Garden Renovation ROI                
    2010 2011 2012 2013 2014 2015 2016

Capex spend

  (50,000) (370,000) (370,000) - - - -
Cumulative capex spend   (110,000) (480,000) (850,000) (850,000) (850,000)   (850,000) (850,000)

Incremental EBITDA:

               
Increased ticket prices    - 4,484 13,899  24,256  35,649  48,181 
Increased suites & prices    -  11,565 23,130  46,260  46,260   46,260  46,260
Sponsorship    -  -  15,000  30,000  30,000   30,000   30,000 
F&B    -  -  2,500  5,000 5,000  5,000  5,000 
Other (retail)    -  -  500  1,000 1,000  1,000  1,000 
Total incremental EBITDA    - 11,565  45,614  96,159  106,516  117,909  130,441 
Incremental FCF   9,260  37,400  70,769  77,190  84,254  92,023 
Discount rate    12.0%            
Project cash flows    (50,000) (360,740)  (332,600)  70,769  77,190  84,254  92,023 
NPV    (28,076)            

 

  • Entertainment segment - we assume continued losses in the segment and incorporate a $30 mm headwind to consolidated EBITDA which is how we value the stock. In all likelihood we are being conservative on our assumptions and there is 10% upside to our estimates if they simply get Entertainment breakeven.
  • NBA lockout - the bark is bigger than the bite. We've gone through each line item for MSG that would be affected by a full season lockout and conclude the loss would be $60 mm after-tax or 80 cents/share. A lockout might very well be NPV positive if it gets the % economic split with the players re-cut lower.

 

Catalysts

 

  • Milestones on the renovation project and ultimately the transparency that the ROI on the project actually isn't that bad.
  • The Knicks win a few games. This is actually more important than you might think because there is a lot of upside to ticket prices (haven't been raised for 8 years and demand > supply) but the team has been reluctant to raise them given the lack of a play-off berth.
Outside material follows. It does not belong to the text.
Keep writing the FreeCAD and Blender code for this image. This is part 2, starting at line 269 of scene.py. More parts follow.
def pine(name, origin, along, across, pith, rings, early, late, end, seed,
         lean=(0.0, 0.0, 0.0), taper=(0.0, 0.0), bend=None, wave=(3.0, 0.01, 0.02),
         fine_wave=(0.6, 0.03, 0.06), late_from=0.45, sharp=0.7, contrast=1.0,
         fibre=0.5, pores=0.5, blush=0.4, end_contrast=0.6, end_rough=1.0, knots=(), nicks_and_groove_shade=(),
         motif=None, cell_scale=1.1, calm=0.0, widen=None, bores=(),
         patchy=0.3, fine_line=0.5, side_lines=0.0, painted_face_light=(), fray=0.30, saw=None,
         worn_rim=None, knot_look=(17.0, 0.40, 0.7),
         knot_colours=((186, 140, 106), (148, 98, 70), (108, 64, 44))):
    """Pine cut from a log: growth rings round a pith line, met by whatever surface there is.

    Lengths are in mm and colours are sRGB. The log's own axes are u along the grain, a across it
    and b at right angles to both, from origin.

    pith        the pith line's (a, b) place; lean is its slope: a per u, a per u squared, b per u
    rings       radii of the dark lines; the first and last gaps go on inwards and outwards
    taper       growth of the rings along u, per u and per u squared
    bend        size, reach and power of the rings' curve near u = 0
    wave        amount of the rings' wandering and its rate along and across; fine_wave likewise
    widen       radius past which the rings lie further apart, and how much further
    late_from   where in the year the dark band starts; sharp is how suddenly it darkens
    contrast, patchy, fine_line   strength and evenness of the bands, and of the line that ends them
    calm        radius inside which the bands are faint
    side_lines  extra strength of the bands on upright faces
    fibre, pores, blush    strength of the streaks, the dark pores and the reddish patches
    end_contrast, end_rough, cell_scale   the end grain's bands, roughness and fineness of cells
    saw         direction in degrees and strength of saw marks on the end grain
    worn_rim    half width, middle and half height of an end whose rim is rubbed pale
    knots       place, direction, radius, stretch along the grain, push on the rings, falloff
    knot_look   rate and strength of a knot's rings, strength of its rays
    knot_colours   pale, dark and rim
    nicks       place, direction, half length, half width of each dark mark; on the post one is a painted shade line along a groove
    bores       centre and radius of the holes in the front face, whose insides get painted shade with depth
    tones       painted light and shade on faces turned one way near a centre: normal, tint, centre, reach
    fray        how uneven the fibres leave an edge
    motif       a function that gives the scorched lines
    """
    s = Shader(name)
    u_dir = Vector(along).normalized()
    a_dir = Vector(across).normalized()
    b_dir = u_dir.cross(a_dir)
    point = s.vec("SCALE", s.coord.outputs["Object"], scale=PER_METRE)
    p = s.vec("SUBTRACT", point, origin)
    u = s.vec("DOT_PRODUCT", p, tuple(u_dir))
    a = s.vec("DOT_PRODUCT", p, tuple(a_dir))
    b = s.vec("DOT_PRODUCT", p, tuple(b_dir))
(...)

Ratings and therefore advertising spend would also go up on the MSG channel.

 

Risks

 

  • We're wrong on the corporate governance and Jim Dolan blows our cash.
  • The Garden renovation is an utter disaster.

 

 

Catalyst

Milestones on the renovation project and ultimately the transparency that the ROI on the project actually isn't that bad.

 

The Knicks win a few games. This is actually more important than you might think because there is a lot of upside to ticket prices (haven't been raised for 8 years and demand > supply) but the team has been reluctant to raise them given the lack of a play-off berth. Ratings and therefore advertising spend would also go up on the MSG channel.